- Spring Valley Location of Spring Valley in Kenya
- Coordinates: 1°14′45″S 36°46′52″E﻿ / ﻿1.24583°S 36.78111°E
- Country: Kenya
- County: Nairobi City
- Sub-county: Westlands

Area
- • Total: 1.1 sq mi (2.8 km^{2})

Population (2019)
- • Total: 6,804
- • Density: 6,300/sq mi (2,432/km^{2})
- Time zone: UTC+3

= Spring Valley, Nairobi =

Residential suburb in Nairobi, Kenya

Spring Valley is a residential neighbourhood in the city of Nairobi.
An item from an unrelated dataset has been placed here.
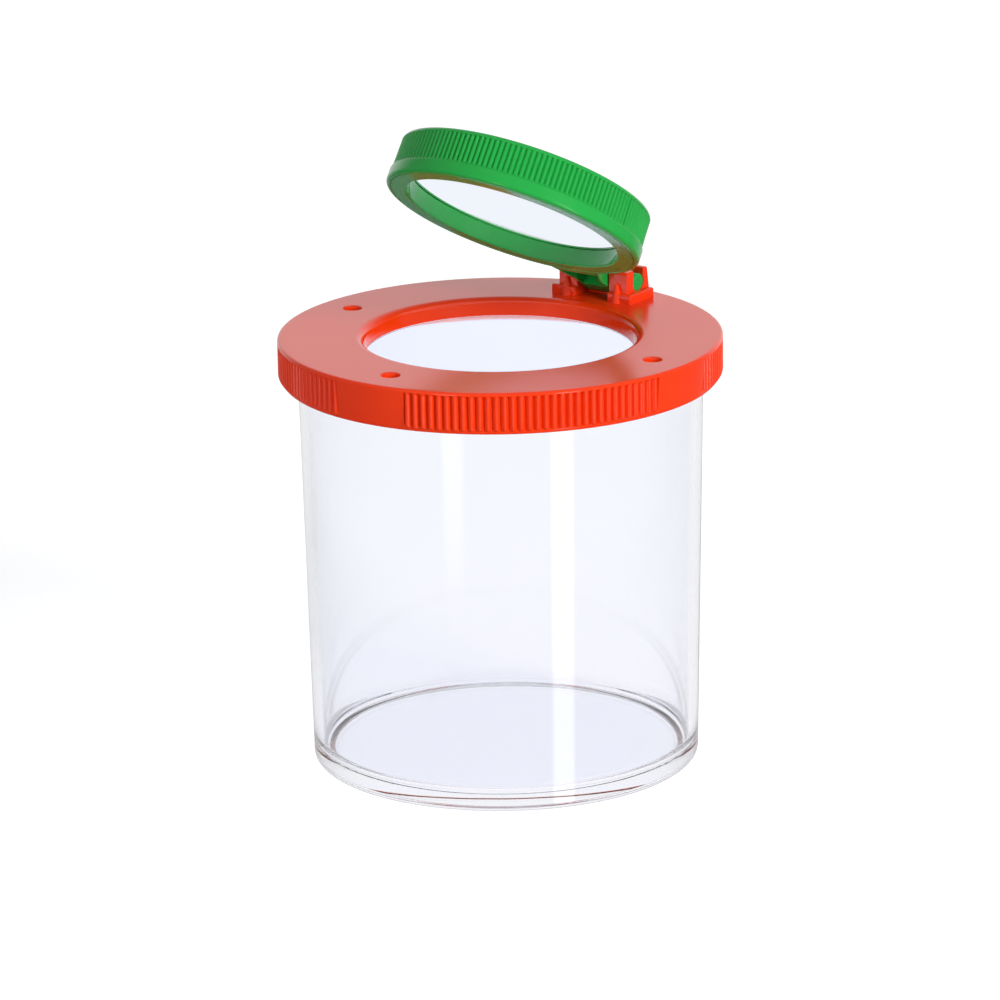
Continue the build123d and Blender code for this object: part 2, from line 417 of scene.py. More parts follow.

It is approximately 6 km northwest of the central business district of Nairobi.

==Location==
Spring Valley is located approximately 6 km northwest of Nairobi's central business district. It borders the Barton and the Kyuna neighbourhoods.

==Overview==
Spring Valley was zoned as a low-density neighbourhood, but over the years residential flats were allowed. Single family residential units are more common in Upper Spring Valley. It was an exclusive neighbourhood prior to the revision of zoning regulations that is inhabited by a high-income segment of Nairobi residents. It has slowly become more middle-class as the mushrooming of flats started. It has a mixture of modern, old and pre-modern architecture.

As per the 2019 census, Spring Valley had a population of 6,804, with a population density of 2,432/km^{2} in a land area of 2.8 km^{2}.